[WHAT THE TASK ASKS] Output an exact reproduction of the data.

[SOURCE MATERIAL]
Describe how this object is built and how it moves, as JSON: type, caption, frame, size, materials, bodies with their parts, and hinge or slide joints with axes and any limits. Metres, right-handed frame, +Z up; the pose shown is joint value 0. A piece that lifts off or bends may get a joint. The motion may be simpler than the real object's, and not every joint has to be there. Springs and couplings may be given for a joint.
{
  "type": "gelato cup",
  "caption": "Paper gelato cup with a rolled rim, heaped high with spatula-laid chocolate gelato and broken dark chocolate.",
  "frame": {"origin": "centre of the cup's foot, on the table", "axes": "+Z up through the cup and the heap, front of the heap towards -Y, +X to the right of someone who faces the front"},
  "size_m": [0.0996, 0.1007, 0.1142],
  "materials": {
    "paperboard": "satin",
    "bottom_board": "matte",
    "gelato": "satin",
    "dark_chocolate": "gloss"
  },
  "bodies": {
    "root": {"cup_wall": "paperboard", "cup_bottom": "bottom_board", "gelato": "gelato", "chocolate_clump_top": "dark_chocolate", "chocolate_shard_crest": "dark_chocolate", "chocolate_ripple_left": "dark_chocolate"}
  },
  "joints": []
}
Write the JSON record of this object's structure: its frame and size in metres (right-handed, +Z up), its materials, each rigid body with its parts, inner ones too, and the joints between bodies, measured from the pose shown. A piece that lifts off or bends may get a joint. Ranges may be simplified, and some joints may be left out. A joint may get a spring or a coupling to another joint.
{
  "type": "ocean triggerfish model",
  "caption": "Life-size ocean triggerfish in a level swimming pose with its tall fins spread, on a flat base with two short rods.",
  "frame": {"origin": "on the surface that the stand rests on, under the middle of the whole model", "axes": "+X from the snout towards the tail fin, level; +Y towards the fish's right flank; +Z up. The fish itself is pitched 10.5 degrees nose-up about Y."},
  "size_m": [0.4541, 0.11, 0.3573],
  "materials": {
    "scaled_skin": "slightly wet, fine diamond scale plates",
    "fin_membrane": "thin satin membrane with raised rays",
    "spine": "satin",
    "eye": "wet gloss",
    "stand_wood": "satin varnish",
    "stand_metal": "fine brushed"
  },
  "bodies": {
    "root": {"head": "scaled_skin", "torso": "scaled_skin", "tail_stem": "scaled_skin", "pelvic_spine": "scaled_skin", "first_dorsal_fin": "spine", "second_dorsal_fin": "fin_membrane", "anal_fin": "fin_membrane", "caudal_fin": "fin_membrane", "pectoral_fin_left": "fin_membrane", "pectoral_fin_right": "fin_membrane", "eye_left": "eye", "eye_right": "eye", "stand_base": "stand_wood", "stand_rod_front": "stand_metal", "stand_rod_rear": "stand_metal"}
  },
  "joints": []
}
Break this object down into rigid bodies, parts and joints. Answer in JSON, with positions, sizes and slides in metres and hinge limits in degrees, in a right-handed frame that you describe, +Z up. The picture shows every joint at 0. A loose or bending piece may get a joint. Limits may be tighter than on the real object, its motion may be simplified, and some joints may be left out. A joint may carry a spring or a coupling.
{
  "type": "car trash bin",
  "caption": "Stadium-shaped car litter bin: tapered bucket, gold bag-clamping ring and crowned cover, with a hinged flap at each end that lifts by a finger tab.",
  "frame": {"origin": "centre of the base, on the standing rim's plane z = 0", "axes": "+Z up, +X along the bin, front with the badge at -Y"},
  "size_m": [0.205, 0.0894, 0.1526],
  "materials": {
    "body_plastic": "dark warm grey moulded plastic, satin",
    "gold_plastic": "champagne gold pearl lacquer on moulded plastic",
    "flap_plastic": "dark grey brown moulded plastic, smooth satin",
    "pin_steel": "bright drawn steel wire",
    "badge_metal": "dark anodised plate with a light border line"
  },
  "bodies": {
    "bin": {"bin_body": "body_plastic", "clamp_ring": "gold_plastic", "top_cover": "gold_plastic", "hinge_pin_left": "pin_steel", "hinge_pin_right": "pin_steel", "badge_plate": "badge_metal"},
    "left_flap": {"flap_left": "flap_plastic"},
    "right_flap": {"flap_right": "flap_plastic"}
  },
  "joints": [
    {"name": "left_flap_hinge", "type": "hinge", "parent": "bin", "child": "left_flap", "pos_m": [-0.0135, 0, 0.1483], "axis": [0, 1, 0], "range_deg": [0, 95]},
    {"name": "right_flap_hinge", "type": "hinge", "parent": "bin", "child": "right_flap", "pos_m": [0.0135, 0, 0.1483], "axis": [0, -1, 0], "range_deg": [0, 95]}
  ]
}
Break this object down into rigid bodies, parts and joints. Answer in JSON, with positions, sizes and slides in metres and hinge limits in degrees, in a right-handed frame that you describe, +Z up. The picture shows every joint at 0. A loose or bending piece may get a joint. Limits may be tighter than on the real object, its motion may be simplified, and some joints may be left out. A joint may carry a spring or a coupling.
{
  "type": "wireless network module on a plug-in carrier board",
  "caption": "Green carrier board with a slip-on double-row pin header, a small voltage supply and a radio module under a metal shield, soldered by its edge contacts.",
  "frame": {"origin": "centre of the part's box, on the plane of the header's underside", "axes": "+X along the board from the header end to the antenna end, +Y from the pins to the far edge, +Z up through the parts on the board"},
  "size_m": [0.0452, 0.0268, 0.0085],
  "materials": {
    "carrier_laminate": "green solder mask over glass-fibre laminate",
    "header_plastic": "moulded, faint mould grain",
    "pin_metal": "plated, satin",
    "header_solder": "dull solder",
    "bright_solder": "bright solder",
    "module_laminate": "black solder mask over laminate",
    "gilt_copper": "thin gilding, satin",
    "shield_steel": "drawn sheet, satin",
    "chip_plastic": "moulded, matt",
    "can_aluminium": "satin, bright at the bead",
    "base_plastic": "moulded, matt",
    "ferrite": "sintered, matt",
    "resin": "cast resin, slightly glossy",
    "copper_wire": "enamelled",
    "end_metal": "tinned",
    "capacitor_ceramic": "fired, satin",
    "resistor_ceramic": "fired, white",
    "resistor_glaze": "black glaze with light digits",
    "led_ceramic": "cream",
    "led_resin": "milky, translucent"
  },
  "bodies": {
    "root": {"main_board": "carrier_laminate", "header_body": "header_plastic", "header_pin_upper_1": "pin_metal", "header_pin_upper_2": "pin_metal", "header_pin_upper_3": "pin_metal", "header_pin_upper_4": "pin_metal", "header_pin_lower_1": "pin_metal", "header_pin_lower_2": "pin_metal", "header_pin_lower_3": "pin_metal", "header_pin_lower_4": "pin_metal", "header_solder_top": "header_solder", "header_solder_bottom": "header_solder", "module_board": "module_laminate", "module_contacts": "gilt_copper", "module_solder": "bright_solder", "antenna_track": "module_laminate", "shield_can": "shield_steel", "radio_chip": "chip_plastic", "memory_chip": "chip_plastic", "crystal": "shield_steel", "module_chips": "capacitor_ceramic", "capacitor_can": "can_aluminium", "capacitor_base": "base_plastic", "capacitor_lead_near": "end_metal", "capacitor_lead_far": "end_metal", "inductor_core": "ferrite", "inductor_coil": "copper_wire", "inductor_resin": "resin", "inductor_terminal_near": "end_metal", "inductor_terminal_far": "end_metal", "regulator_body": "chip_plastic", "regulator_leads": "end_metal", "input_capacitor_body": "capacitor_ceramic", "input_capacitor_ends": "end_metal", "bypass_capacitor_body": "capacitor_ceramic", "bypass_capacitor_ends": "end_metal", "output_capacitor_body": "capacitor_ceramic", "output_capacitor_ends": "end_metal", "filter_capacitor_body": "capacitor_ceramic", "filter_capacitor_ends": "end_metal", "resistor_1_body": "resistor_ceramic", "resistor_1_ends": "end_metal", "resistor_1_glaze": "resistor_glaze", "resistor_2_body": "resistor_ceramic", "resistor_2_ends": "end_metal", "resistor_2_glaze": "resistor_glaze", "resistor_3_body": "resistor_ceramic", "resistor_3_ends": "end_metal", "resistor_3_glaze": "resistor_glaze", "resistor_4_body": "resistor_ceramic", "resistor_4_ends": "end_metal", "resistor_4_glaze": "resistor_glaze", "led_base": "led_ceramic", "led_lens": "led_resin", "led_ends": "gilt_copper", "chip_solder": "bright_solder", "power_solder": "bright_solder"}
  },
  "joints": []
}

[CORRECT ANSWER]
Describe how this object is built and how it moves, as JSON: type, caption, frame, size, materials, bodies with their parts, and hinge or slide joints with axes and any limits. Metres, right-handed frame, +Z up; the pose shown is joint value 0. A piece that lifts off or bends may get a joint. The motion may be simpler than the real object's, and not every joint has to be there. Springs and couplings may be given for a joint.
{
  "type": "gelato cup",
  "caption": "Paper gelato cup with a rolled rim, heaped high with spatula-laid chocolate gelato and broken dark chocolate.",
  "frame": {"origin": "centre of the cup's foot, on the table", "axes": "+Z up through the cup and the heap, front of the heap towards -Y, +X to the right of someone who faces the front"},
  "size_m": [0.0996, 0.1007, 0.1142],
  "materials": {
    "paperboard": "satin",
    "bottom_board": "matte",
    "gelato": "satin",
    "dark_chocolate": "gloss"
  },
  "bodies": {
    "root": {"cup_wall": "paperboard", "cup_bottom": "bottom_board", "gelato": "gelato", "chocolate_clump_top": "dark_chocolate", "chocolate_shard_crest": "dark_chocolate", "chocolate_ripple_left": "dark_chocolate"}
  },
  "joints": []
}
Write the JSON record of this object's structure: its frame and size in metres (right-handed, +Z up), its materials, each rigid body with its parts, inner ones too, and the joints between bodies, measured from the pose shown. A piece that lifts off or bends may get a joint. Ranges may be simplified, and some joints may be left out. A joint may get a spring or a coupling to another joint.
{
  "type": "ocean triggerfish model",
  "caption": "Life-size ocean triggerfish in a level swimming pose with its tall fins spread, on a flat base with two short rods.",
  "frame": {"origin": "on the surface that the stand rests on, under the middle of the whole model", "axes": "+X from the snout towards the tail fin, level; +Y towards the fish's right flank; +Z up. The fish itself is pitched 10.5 degrees nose-up about Y."},
  "size_m": [0.4541, 0.11, 0.3573],
  "materials": {
    "scaled_skin": "slightly wet, fine diamond scale plates",
    "fin_membrane": "thin satin membrane with raised rays",
    "spine": "satin",
    "eye": "wet gloss",
    "stand_wood": "satin varnish",
    "stand_metal": "fine brushed"
  },
  "bodies": {
    "root": {"head": "scaled_skin", "torso": "scaled_skin", "tail_stem": "scaled_skin", "pelvic_spine": "scaled_skin", "first_dorsal_fin": "spine", "second_dorsal_fin": "fin_membrane", "anal_fin": "fin_membrane", "caudal_fin": "fin_membrane", "pectoral_fin_left": "fin_membrane", "pectoral_fin_right": "fin_membrane", "eye_left": "eye", "eye_right": "eye", "stand_base": "stand_wood", "stand_rod_front": "stand_metal", "stand_rod_rear": "stand_metal"}
  },
  "joints": []
}
Break this object down into rigid bodies, parts and joints. Answer in JSON, with positions, sizes and slides in metres and hinge limits in degrees, in a right-handed frame that you describe, +Z up. The picture shows every joint at 0. A loose or bending piece may get a joint. Limits may be tighter than on the real object, its motion may be simplified, and some joints may be left out. A joint may carry a spring or a coupling.
{
  "type": "car trash bin",
  "caption": "Stadium-shaped car litter bin: tapered bucket, gold bag-clamping ring and crowned cover, with a hinged flap at each end that lifts by a finger tab.",
  "frame": {"origin": "centre of the base, on the standing rim's plane z = 0", "axes": "+Z up, +X along the bin, front with the badge at -Y"},
  "size_m": [0.205, 0.0894, 0.1526],
  "materials": {
    "body_plastic": "dark warm grey moulded plastic, satin",
    "gold_plastic": "champagne gold pearl lacquer on moulded plastic",
    "flap_plastic": "dark grey brown moulded plastic, smooth satin",
    "pin_steel": "bright drawn steel wire",
    "badge_metal": "dark anodised plate with a light border line"
  },
  "bodies": {
    "bin": {"bin_body": "body_plastic", "clamp_ring": "gold_plastic", "top_cover": "gold_plastic", "hinge_pin_left": "pin_steel", "hinge_pin_right": "pin_steel", "badge_plate": "badge_metal"},
    "left_flap": {"flap_left": "flap_plastic"},
    "right_flap": {"flap_right": "flap_plastic"}
  },
  "joints": [
    {"name": "left_flap_hinge", "type": "hinge", "parent": "bin", "child": "left_flap", "pos_m": [-0.0135, 0, 0.1483], "axis": [0, 1, 0], "range_deg": [0, 95]},
    {"name": "right_flap_hinge", "type": "hinge", "parent": "bin", "child": "right_flap", "pos_m": [0.0135, 0, 0.1483], "axis": [0, -1, 0], "range_deg": [0, 95]}
  ]
}
Break this object down into rigid bodies, parts and joints. Answer in JSON, with positions, sizes and slides in metres and hinge limits in degrees, in a right-handed frame that you describe, +Z up. The picture shows every joint at 0. A loose or bending piece may get a joint. Limits may be tighter than on the real object, its motion may be simplified, and some joints may be left out. A joint may carry a spring or a coupling.
{
  "type": "wireless network module on a plug-in carrier board",
  "caption": "Green carrier board with a slip-on double-row pin header, a small voltage supply and a radio module under a metal shield, soldered by its edge contacts.",
  "frame": {"origin": "centre of the part's box, on the plane of the header's underside", "axes": "+X along the board from the header end to the antenna end, +Y from the pins to the far edge, +Z up through the parts on the board"},
  "size_m": [0.0452, 0.0268, 0.0085],
  "materials": {
    "carrier_laminate": "green solder mask over glass-fibre laminate",
    "header_plastic": "moulded, faint mould grain",
    "pin_metal": "plated, satin",
    "header_solder": "dull solder",
    "bright_solder": "bright solder",
    "module_laminate": "black solder mask over laminate",
    "gilt_copper": "thin gilding, satin",
    "shield_steel": "drawn sheet, satin",
    "chip_plastic": "moulded, matt",
    "can_aluminium": "satin, bright at the bead",
    "base_plastic": "moulded, matt",
    "ferrite": "sintered, matt",
    "resin": "cast resin, slightly glossy",
    "copper_wire": "enamelled",
    "end_metal": "tinned",
    "capacitor_ceramic": "fired, satin",
    "resistor_ceramic": "fired, white",
    "resistor_glaze": "black glaze with light digits",
    "led_ceramic": "cream",
    "led_resin": "milky, translucent"
  },
  "bodies": {
    "root": {"main_board": "carrier_laminate", "header_body": "header_plastic", "header_pin_upper_1": "pin_metal", "header_pin_upper_2": "pin_metal", "header_pin_upper_3": "pin_metal", "header_pin_upper_4": "pin_metal", "header_pin_lower_1": "pin_metal", "header_pin_lower_2": "pin_metal", "header_pin_lower_3": "pin_metal", "header_pin_lower_4": "pin_metal", "header_solder_top": "header_solder", "header_solder_bottom": "header_solder", "module_board": "module_laminate", "module_contacts": "gilt_copper", "module_solder": "bright_solder", "antenna_track": "module_laminate", "shield_can": "shield_steel", "radio_chip": "chip_plastic", "memory_chip": "chip_plastic", "crystal": "shield_steel", "module_chips": "capacitor_ceramic", "capacitor_can": "can_aluminium", "capacitor_base": "base_plastic", "capacitor_lead_near": "end_metal", "capacitor_lead_far": "end_metal", "inductor_core": "ferrite", "inductor_coil": "copper_wire", "inductor_resin": "resin", "inductor_terminal_near": "end_metal", "inductor_terminal_far": "end_metal", "regulator_body": "chip_plastic", "regulator_leads": "end_metal", "input_capacitor_body": "capacitor_ceramic", "input_capacitor_ends": "end_metal", "bypass_capacitor_body": "capacitor_ceramic", "bypass_capacitor_ends": "end_metal", "output_capacitor_body": "capacitor_ceramic", "output_capacitor_ends": "end_metal", "filter_capacitor_body": "capacitor_ceramic", "filter_capacitor_ends": "end_metal", "resistor_1_body": "resistor_ceramic", "resistor_1_ends": "end_metal", "resistor_1_glaze": "resistor_glaze", "resistor_2_body": "resistor_ceramic", "resistor_2_ends": "end_metal", "resistor_2_glaze": "resistor_glaze", "resistor_3_body": "resistor_ceramic", "resistor_3_ends": "end_metal", "resistor_3_glaze": "resistor_glaze", "resistor_4_body": "resistor_ceramic", "resistor_4_ends": "end_metal", "resistor_4_glaze": "resistor_glaze", "led_base": "led_ceramic", "led_lens": "led_resin", "led_ends": "gilt_copper", "chip_solder": "bright_solder", "power_solder": "bright_solder"}
  },
  "joints": []
}